◆ **Dataset content**:

---

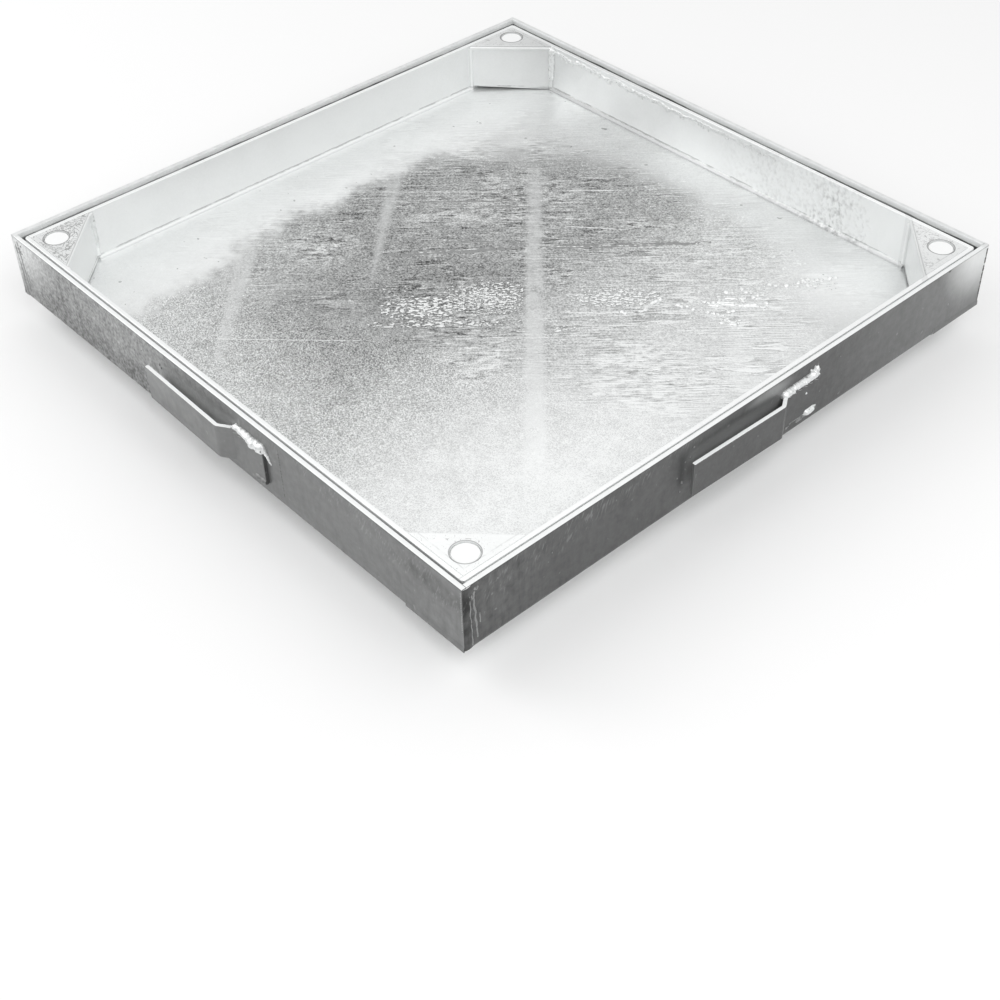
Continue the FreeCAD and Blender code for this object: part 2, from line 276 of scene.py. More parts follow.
# Tone of the dull zinc from left to right, where 0 is x = -0.25 and 1 is x = 0.75
DULL_TONES = (
    (0.05, 0.4), (0.13, 0.375), (0.2, 0.41), (0.26, 0.45), (0.305, 0.61), (0.37, 0.71),
    (0.46, 0.83),
)
# Paler and darker places in the dull and in the bright zinc (mm): centre, inner and outer
# radius, tone
DULL_SPOTS = (
    ((-180, -130), 20, 110, 0.12),
    ((200, -190), 50, 200, 0.09),
    ((-120, 55), 10, 60, 0.09),
    ((-10, -30), 30, 90, -0.08),
)
BRIGHT_SPOTS = (
    ((203, 222), 10, 75, 0.13),
    ((-130, 235), 20, 90, -0.13),
)


def tray_floor_zinc():
    """Sheet with a dull speckled middle, drag lines across it, pale wiped stripes, and smooth
    bright bands along two of its walls."""
    material, surface, place = new_material("tray_floor_zinc")
    wander = place.swing(20, 0.03, 5) + place.swing(110, 0.016, 3)
    x = place.dot(X_WAY) + wander
    y = place.dot(Y_WAY) + wander * 0.35

    # Where the zinc is dull; its rim is frayed into specks
    dull = (
        (x - y.smooth(-0.1, -0.24, 0, 0.02)).smooth(-0.228, -0.176)
        * y.smooth(0.275, 0.185)
        * (y - x).smooth(0.44, 0.21)
        * (x + y).smooth(0.42, 0.3)
    )
    streaky = place.dot((0.55, -1.45, 0)).smooth(0.2, 0.07, 0.05, 1)
    specks = place.noise(640, 2, 0.75) * streaky
    specks += place.noise(1050, 1, 0.75) * (1 - streaky)
    frayed = (dull + (specks - 0.5) * 1.6).smooth(0.25, 0.75)
    dull = dull * 0.5 + frayed * 0.5
    stripes = [
        place.stripe(*metres(shape), WIPE_SOFT, WIPE_FADE) * strength for *shape, strength in WIPES]
    wiped = reduce(Value.largest, stripes) * place.noise(60, 4).smooth(0.3, 0.48, 0.45, 1)
    middle = (x + 0.25).ramp(*DULL_TONES).largest(y.smooth(-0.1, -0.27, 0.36, 0.68))
    middle += place.spots(on_floor(DULL_SPOTS))
    bright = x.smooth(-0.05, -0.24, 0.74, 0.92) + place.spots(on_floor(BRIGHT_SPOTS))
    bright += place.swing(18, 0.06)
    tone = bright * (1 - dull) + middle * dull

    # Grain, specks, drag lines, waves and dimples, weaker where the zinc is bright or wiped
    rough_share = (dull * 0.78 + 0.22) * ((1 - wiped) * 0.7 + 0.3)
    grain = specks.smooth(0.52, 0.63) - specks.smooth(0.49, 0.37)
    grain *= tone.smooth(0.62, 0.84, 1, 0.45)
    mottle = place.swing(75, 1, 3)
    zones = place.noise(11, 2).smooth(0.37, 0.58, 0.08, 1) * streaky
    strokes = place.stretched(DRAG_ANGLE, (24, 380, 24))
    # Each drag line is paler on one side and darker on the other: painted highlight and painted
    # shade of its ridge
    beside = strokes.vector("ADD", (0, 0.26, 0))
    lines = strokes.noise(1, 3, 0.6, 0.6) - beside.noise(1, 3, 0.6, 0.6)
    waves = place.stretched(DRAG_ANGLE, (13, 95, 13)).noise(1, 4, 0.55, 0.4)
    # Each wave has a pale crest and a dark trough beside it: painted highlight and painted shade
    crest = abs(waves - 0.53).smooth(0.034, 0.012)
    trough = abs(waves - 0.478).smooth(0.034, 0.012)
    broken = place.noise(30, 3).smooth(0.44, 0.58) * streaky
    sparkles = place.noise(330, 1).smooth(0.7, 0.76)
    dimpled = reduce(Value.largest, [place.spot(*row) for row in on_floor(DIMPLED)])
    ripples = place.stretched(DRAG_ANGLE, (110, 300, 110)).swing(1, 1, 2)
    marks = (
        grain * streaky.between(0.33, 0.23)
        + sparkles * 0.28
        + mottle * 0.12
        + lines.smooth(0.05, 0.15) * zones * 0.27
        - lines.smooth(-0.05, -0.15) * zones * 0.23
        + crest * broken * 0.2
        - trough * broken * 0.18
        + (ripples + 0.12) * dimpled * 0.62
    )
    tone = tone + marks * rough_share + wiped * dull * tone.smooth(0.42, 0.78, 0.19, 0.05)

    quiet = place.swing(300, 0.03, 3)
    pits = place.noise(150, 1).smooth(0.745, 0.775) * (1 - dull) * -0.35
    foot_of_walls = (
        place.noise(90, 2).smooth(0.3, 0.6)
        * place.reach().smooth(TRAY_INNER - 0.012, TRAY_INNER - 0.004)
        * x.smooth(-0.1, -0.22, 0.05, 0.13)
    )
    tone = (tone + quiet + pits + foot_of_walls).smallest(ROUGH_WHITE)
    relief = (
        lines * zones * 0.0008
        + (crest - trough) * broken * 0.00015
        + ripples * dimpled * 0.0003
        + grain * 0.00006
    )
    relief = relief * rough_share + place.noise(16, 1) * 0.0012
    finish_surface(surface, tone, tone.smooth(0.3, 0.8, 0.38, 0.28), relief, 0.6)
    return material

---

◆ **Work to complete**: Spot every line that holds "from" and copy it.

◆ **Output of the task**:
Continue the FreeCAD and Blender code for this object: part 2, from line 276 of scene.py. More parts follow.
# Tone of the dull zinc from left to right, where 0 is x = -0.25 and 1 is x = 0.75